Sometimes, even turning async I/O doesn’t fix ENOBUF. Mostly it means, that in this particular case the Python performance is not enough even to read and store the raw data from the socket. There is no workaround for such cases, except of using something not Python-based.
One can still play around with SO_RCVBUF socket option, but it doesn’t help much. So keep it in mind, and if you expect massive broadcast Netlink storms, perform stress testing prior to deploy a solution in the production.
Generic marshalling class
Parse string data.
At this moment all transport, except of the native Netlink is deprecated in this library, so we should not support any defragmentation on that level
Generic netlink socket
Get parsed messages list. If msg_seq is given, return only messages with that msg[‘header’][‘sequence_number’], saving all other messages into self.backlog.
The routine is thread-safe.
The bufsize parameter can be:
- -1: bufsize will be calculated from the first 4 bytes of
the network data
0: bufsize will be calculated from SO_RCVBUF sockopt
int >= 0: just a bufsize
Return policy for a given message type or for all message types. Policy parameter can be either int, or a list of ints. Always return dictionary.
Construct a message from a dictionary and send it to the socket. Parameters:
- msg – the message in the dictionary format
- msg_type – the message type
- msg_flags – the message flags to use in the request
- addr – sendto() addr, default (0, 0)
- msg_seq – sequence number to use
- msg_pid – pid to use, if None – use os.getpid()
Example:
s = IPRSocket()
s.bind()
s.put({'index': 1}, RTM_GETLINK)
s.get()
s.close()
Please notice, that the return value of s.get() can be not the result of s.put(), but any broadcast message. To fix that, use msg_seq – the response must contain the same msg[‘header’][‘sequence_number’] value.
Register a callback to run on a message arrival.
Callback is the function that will be called with the message as the first argument. Predicate is the optional callable object, that returns True or False. Upon True, the callback will be called. Upon False it will not. Args is a list or tuple of arguments.
Simplest example, assume ipr is the IPRoute() instance:
# create a simplest callback that will print messages
def cb(msg):
print(msg)
# register callback for any message:
ipr.register_callback(cb)
More complex example, with filtering:
# Set object's attribute after the message key
def cb(msg, obj):
obj.some_attr = msg["some key"]
# Register the callback only for the loopback device, index 1:
ipr.register_callback(cb,
lambda x: x.get('index', None) == 1,
(self, ))
Please note: you do not need to register the default 0 queue to invoke callbacks on broadcast messages. Callbacks are iterated before messages get enqueued.
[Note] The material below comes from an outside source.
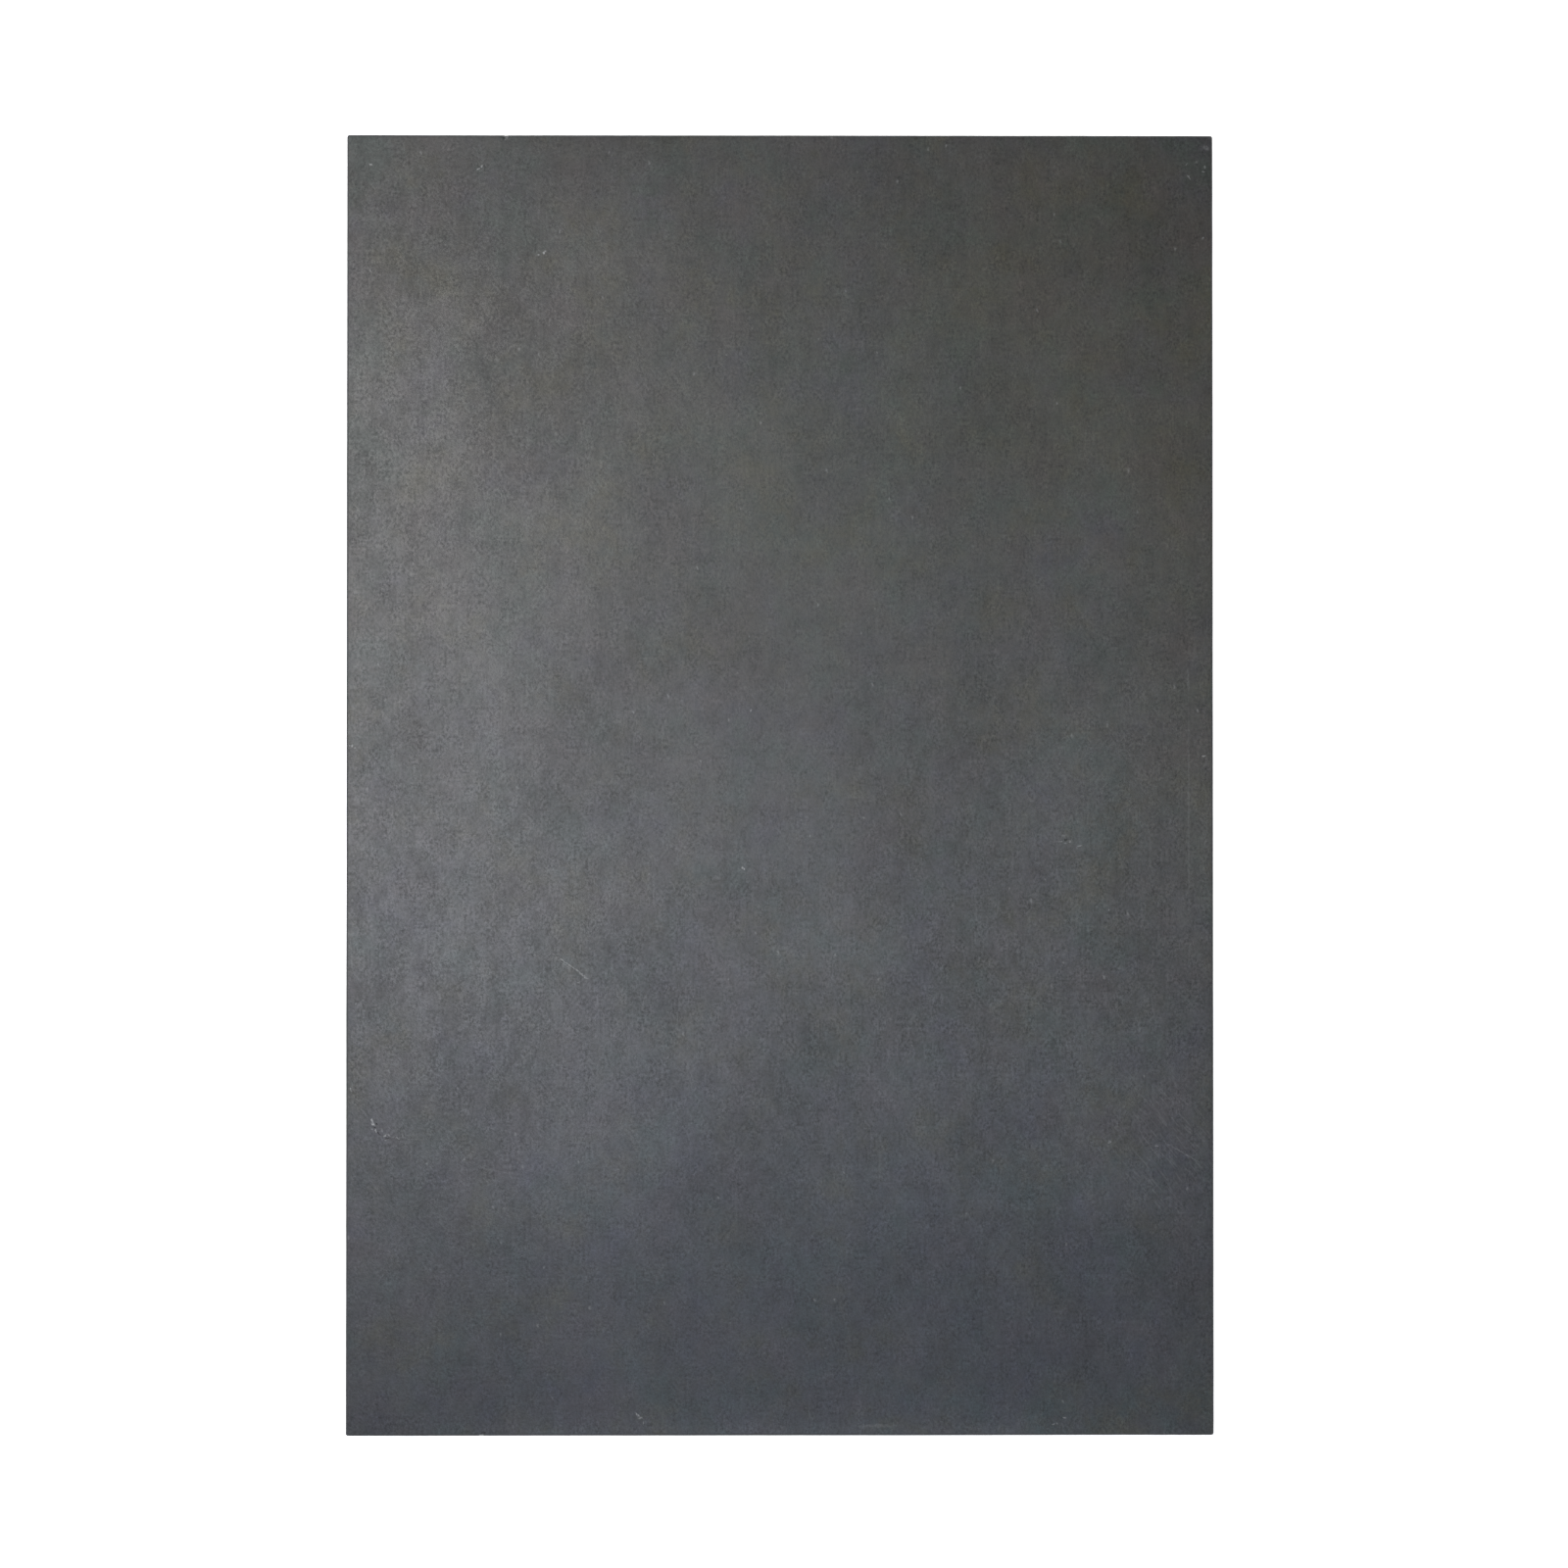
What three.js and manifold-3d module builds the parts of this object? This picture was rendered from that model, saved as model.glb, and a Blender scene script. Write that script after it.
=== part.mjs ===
// A slate slab: one flat piece of dark slate, sawn to a rectangle on all four sides, honed on its upper face
// and gauged flat underneath.
//
// Millimetres, +Z up. The slab lies on its underside. X is its width and Y its length, and the origin is the
// middle of the underside.
import * as THREE from 'three';
import { mergeVertices } from 'three/addons/utils/BufferGeometryUtils.js';
import Module from 'manifold-3d';

// Driving dimensions
const WIDTH = 400;
const LENGTH = 600;
const THICKNESS = 20;
const CORNER_RADIUS = 1.2; // the four upright corners, taken off with a rubbing block
const ARRIS = 0.8; // the rounded edge between each sawn side and the two faces

// How finely the rounded edges are faceted
const CORNER_STEPS = 4;
const ARRIS_STEPS = 3;
const SCOOP_DETAIL = 1;

// Finish of the stone
const STONE = { color: 0x45484a, roughness: 0.55, metalness: 0.0 };

// Flakes knocked out of the upper arris, which is the one that shows. Each has the side that it is on, its place
// along that side from the side's middle, its length, how far it bites into the face and how far it drops
// down the side.
const UPPER_FLAKES = [
  { side: 'far', along: -126.6, length: 2.4, bite: 1.6, drop: 1.2 },
  { side: 'near', along: -137.5, length: 3.2, bite: 1.0, drop: 1.1 },
];

// The lower arris is knocked about more, because the slab is stood and slid on it. Its flakes are spread along
// each side at a mean spacing, jittered by a fixed sequence.
const LOWER_FLAKE_SPACING = 46;
const LOWER_FLAKE = { length: [2.4, 7.5], bite: [1.1, 2.4], drop: [1.1, 2.8] };
const LOWER_FLAKE_END_GAP = 14; // from a corner to the first flake
const SEQUENCE_START = 20;

// Each side of the slab: its middle on the sharp edge of the box, the way it runs and its length
const SIDES = {
  near: { x: 0, y: -LENGTH / 2, turn: 0, run: WIDTH },
  right: { x: WIDTH / 2, y: 0, turn: Math.PI / 2, run: LENGTH },
  far: { x: 0, y: LENGTH / 2, turn: 0, run: WIDTH },
  left: { x: -WIDTH / 2, y: 0, turn: Math.PI / 2, run: LENGTH },
};

const wasm = await Module();
wasm.setup();

// A closed three.js geometry as a manifold solid
function toSolid(geometry) {
  const bare = geometry.clone();
  bare.deleteAttribute('normal');
  bare.deleteAttribute('uv');
  const merged = mergeVertices(bare);
  const triVerts = merged.index
    ? Uint32Array.from(merged.index.array)
    : Uint32Array.from({ length: merged.attributes.position.count }, (_, i) => i);
  const vertProperties = Float32Array.from(merged.attributes.position.array);
  return new wasm.Manifold(new wasm.Mesh({ numProp: 3, vertProperties, triVerts }));
}

// A manifold solid as a three.js geometry
function toGeometry(solid) {
  const mesh = solid.getMesh();
  const geometry = new THREE.BufferGeometry();
  geometry.setAttribute('position', new THREE.BufferAttribute(Float32Array.from(mesh.vertProperties), 3));
  geometry.setIndex(new THREE.BufferAttribute(Uint32Array.from(mesh.triVerts), 1));
  geometry.computeVertexNormals();
  return geometry;
}

// A sequence of fixed numbers between 0 and 1 that looks irregular
function makeSequence(start) {
  let state = start;
  return () => {
    state = (Math.imul(state, 1664525) + 1013904223) >>> 0;
    return state / 2 ** 32;
  };
}

// The plan of the slab: a rectangle with its four corners rounded
function slabPlan() {
  const x = WIDTH / 2;
  const y = LENGTH / 2;
  const r = CORNER_RADIUS;
  const plan = new THREE.Shape();
  plan.moveTo(-x + r, -y);
  plan.lineTo(x - r, -y);
  plan.absarc(x - r, -y + r, r, -Math.PI / 2, 0);
  plan.lineTo(x, y - r);
  plan.absarc(x - r, y - r, r, 0, Math.PI / 2);
  plan.lineTo(-x + r, y);
  plan.absarc(-x + r, y - r, r, Math.PI / 2, Math.PI);
  plan.lineTo(-x, -y + r);
  plan.absarc(-x + r, -y + r, r, Math.PI, Math.PI * 1.5);
  return plan;
}

// The sawn block, with its arrises eased above and below
function sawnBlock() {
  const block = new THREE.ExtrudeGeometry(slabPlan(), {
    depth: THICKNESS - 2 * ARRIS,
    curveSegments: CORNER_STEPS,
    bevelEnabled: true,
    bevelThickness: ARRIS,
    bevelSize: ARRIS,
    bevelOffset: -ARRIS,
    bevelSegments: ARRIS_STEPS,
  });
  block.translate(0, 0, ARRIS);
  return block;
}

// What one flake takes away: a flattened ball, centred on the sharp edge of the box at the height given
function flakeScoop({ side, along, length, bite, drop }, height) {
  const { x, y, turn } = SIDES[side];
  const scoop = new THREE.IcosahedronGeometry(1, SCOOP_DETAIL);
  scoop.scale(length / 2, bite, drop);
  scoop.translate(along, 0, 0);
  scoop.rotateZ(turn);
  scoop.translate(x, y, height);
  return scoop;
}

// The flakes of the lower arris
function lowerFlakes() {
  const next = makeSequence(SEQUENCE_START);
  const between = ([low, high]) => low + (high - low) * next() ** 2;
  const flakes = [];
  for (const [side, { run }] of Object.entries(SIDES)) {
    const stretch = run - 2 * LOWER_FLAKE_END_GAP;
    const count = Math.round(stretch / LOWER_FLAKE_SPACING);
    for (let i = 0; i < count; i += 1) {
      flakes.push({
        side,
        along: -stretch / 2 + ((i + next()) * stretch) / count,
        length: between(LOWER_FLAKE.length),
        bite: between(LOWER_FLAKE.bite),
        drop: between(LOWER_FLAKE.drop),
      });
    }
  }
  return flakes;
}

// The whole slab: the sawn block less every flake
function slateSlab() {
  let stone = toSolid(sawnBlock());
  for (const flake of UPPER_FLAKES) {
    stone = stone.subtract(toSolid(flakeScoop(flake, THICKNESS)));
  }
  for (const flake of lowerFlakes()) {
    stone = stone.subtract(toSolid(flakeScoop(flake, 0)));
  }
  const slab = new THREE.Mesh(toGeometry(stone), new THREE.MeshStandardMaterial(STONE));
  slab.name = 'slate_slab';
  return slab;
}

const group = new THREE.Group();
group.add(slateSlab());

export default group;
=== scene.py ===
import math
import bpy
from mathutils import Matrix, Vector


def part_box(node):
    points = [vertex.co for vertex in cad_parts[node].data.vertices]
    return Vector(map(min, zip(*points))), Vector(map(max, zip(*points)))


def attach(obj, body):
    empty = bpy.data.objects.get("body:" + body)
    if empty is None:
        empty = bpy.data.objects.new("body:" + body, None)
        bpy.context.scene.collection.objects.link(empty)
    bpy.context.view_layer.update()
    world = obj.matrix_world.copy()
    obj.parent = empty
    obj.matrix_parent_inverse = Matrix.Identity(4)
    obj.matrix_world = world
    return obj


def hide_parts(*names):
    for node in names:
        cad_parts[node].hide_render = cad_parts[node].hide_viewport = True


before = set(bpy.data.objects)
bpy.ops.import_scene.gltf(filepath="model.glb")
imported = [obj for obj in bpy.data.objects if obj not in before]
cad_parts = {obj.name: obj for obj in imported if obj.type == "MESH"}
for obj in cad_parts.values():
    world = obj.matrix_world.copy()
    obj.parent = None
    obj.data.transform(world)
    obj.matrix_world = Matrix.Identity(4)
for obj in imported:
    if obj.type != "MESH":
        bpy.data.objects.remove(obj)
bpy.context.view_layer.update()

# A slate slab with a honed face, lying face up on a pale studio floor. Metres, +Z up, in the CAD frame.
from types import SimpleNamespace

import bpy
import numpy as np
from mathutils import Vector

MM = 0.001

# ------------------------------------------------------------------ size of the slab, from the frame
low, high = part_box("slate_slab")
HALF_WIDTH = high.x
HALF_LENGTH = high.y
THICKNESS = high.z - low.z
CORNER_RADIUS = 1.2 * MM  # the four upright corners
ARRIS = 0.8 * MM  # the rounded edge between a sawn side and a face

# Each side, in the order that the outline takes them: its direction outwards, how far out it stands and
# its length. A place along a side is measured from its middle, towards +X or +Y.
SIDES = {
    "near": ((0, -1), HALF_LENGTH, 2 * HALF_WIDTH),
    "right": ((1, 0), HALF_WIDTH, 2 * HALF_LENGTH),
    "far": ((0, 1), HALF_LENGTH, 2 * HALF_WIDTH),
    "left": ((-1, 0), HALF_WIDTH, 2 * HALF_LENGTH),
}

# ------------------------------------------------------------------ flakes knocked out of the arrises
# The same ones as in the CAD, in millimetres: side, place along it, length, bite into the face and drop
# down the side.
UPPER_FLAKES = [
    ("far", -126.6, 2.4, 1.6, 1.2),
    ("near", -137.5, 3.2, 1.0, 1.1),
]
LOWER_FLAKE_SPACING = 46
LOWER_FLAKE_SIZES = ((2.4, 7.5), (1.1, 2.4), (1.1, 2.8))  # length, bite and drop
LOWER_FLAKE_END_GAP = 14
SEQUENCE_START = 20
LEDGE = 0.35 * MM  # slate splits in layers, so a scar is stepped by about this much


def lower_flakes():
    """The flakes of the lower arris, spread along each side at a mean spacing and jittered by the
    CAD's fixed sequence: each number is the last times 1664525 plus 1013904223, modulo two to the
    32nd."""
    state = SEQUENCE_START

    def following():
        nonlocal state
        state = (state * 1664525 + 1013904223) % 2**32
        return state / 2**32

    flakes = []
    for side, (_, _, run) in SIDES.items():
        stretch = run / MM - 2 * LOWER_FLAKE_END_GAP
        count = round(stretch / LOWER_FLAKE_SPACING)
        for i in range(count):
            along = -stretch / 2 + (i + following()) * stretch / count
            sizes = [a + (b - a) * following() ** 2 for a, b in LOWER_FLAKE_SIZES]
            flakes.append((side, along, *sizes))
    return flakes


# ------------------------------------------------------------------ irregular heights


def ease(x):
    """Rises from 0 to 1 as x does, by three x squared less two x cubed, and stays level outside."""
    x = np.clip(x, 0, 1)
    return x * x * (3 - 2 * x)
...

Register netlink encoding/decoding policy. Can be specified in two ways: nlsocket.register_policy(MSG_ID, msg_class) to register one particular rule, or nlsocket.register_policy({MSG_ID1: msg_class}) to register several rules at once. E.g.:
policy = {RTM_NEWLINK: ifinfmsg,
RTM_DELLINK: ifinfmsg,
RTM_NEWADDR: ifaddrmsg,
RTM_DELADDR: ifaddrmsg}
nlsocket.register_policy(policy)
One can call register_policy() as many times, as one want to – it will just extend the current policy scheme, not replace it.
Remove the first reference to the function from the callback register
Unregister policy. Policy can be:
- int – then it will just remove one policy
- list or tuple of ints – remove all given
- dict – remove policies by keys from dict
In the last case the routine will ignore dict values, it is implemented so just to make it compatible with get_policy_map() return value.